Task instructions: Copy out the lines that have "materials" in them.

Task data:
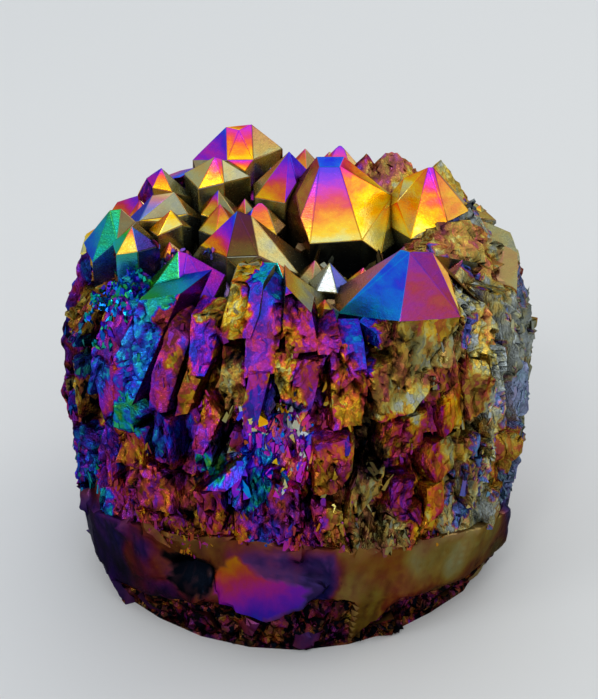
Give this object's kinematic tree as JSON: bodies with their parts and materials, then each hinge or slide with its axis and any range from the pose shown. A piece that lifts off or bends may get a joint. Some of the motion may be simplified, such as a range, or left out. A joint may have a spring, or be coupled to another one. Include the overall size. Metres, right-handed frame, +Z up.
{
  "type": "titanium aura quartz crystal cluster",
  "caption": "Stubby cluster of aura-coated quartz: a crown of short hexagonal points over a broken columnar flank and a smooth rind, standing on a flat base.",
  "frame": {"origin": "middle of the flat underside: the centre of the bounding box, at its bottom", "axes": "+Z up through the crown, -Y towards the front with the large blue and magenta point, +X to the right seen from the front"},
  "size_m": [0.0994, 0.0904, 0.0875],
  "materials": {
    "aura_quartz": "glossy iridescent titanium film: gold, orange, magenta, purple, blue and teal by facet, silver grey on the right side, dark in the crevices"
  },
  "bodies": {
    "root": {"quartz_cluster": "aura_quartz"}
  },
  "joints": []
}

--

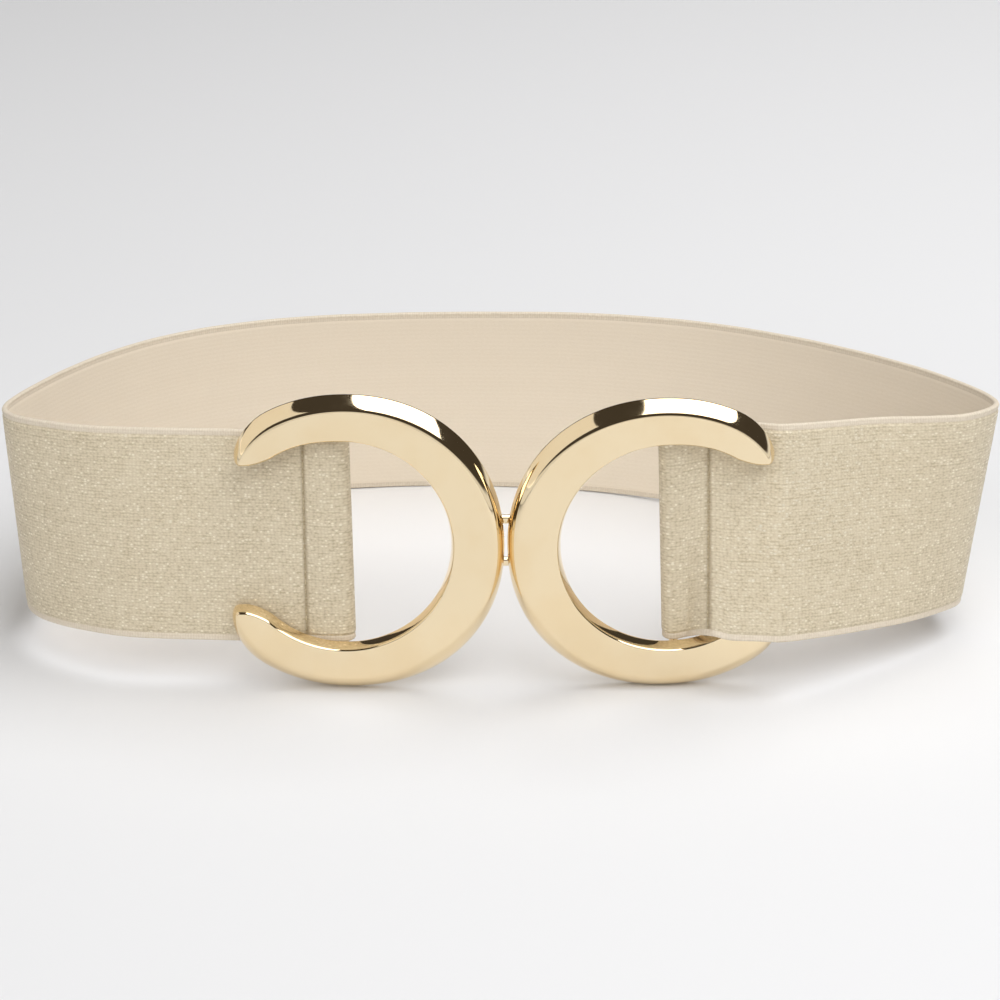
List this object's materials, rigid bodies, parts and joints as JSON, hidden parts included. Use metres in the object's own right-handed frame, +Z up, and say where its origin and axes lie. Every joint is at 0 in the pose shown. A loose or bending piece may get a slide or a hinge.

---

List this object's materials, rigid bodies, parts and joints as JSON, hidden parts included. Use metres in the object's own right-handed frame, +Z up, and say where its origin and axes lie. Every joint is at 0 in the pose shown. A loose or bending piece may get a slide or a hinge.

Complete output:
Give this object's kinematic tree as JSON: bodies with their parts and materials, then each hinge or slide with its axis and any range from the pose shown. A piece that lifts off or bends may get a joint. Some of the motion may be simplified, such as a range, or left out. A joint may have a spring, or be coupled to another one. Include the overall size. Metres, right-handed frame, +Z up.
  "materials": {
List this object's materials, rigid bodies, parts and joints as JSON, hidden parts included. Use metres in the object's own right-handed frame, +Z up, and say where its origin and axes lie. Every joint is at 0 in the pose shown. A loose or bending piece may get a slide or a hinge.
List this object's materials, rigid bodies, parts and joints as JSON, hidden parts included. Use metres in the object's own right-handed frame, +Z up, and say where its origin and axes lie. Every joint is at 0 in the pose shown. A loose or bending piece may get a slide or a hinge.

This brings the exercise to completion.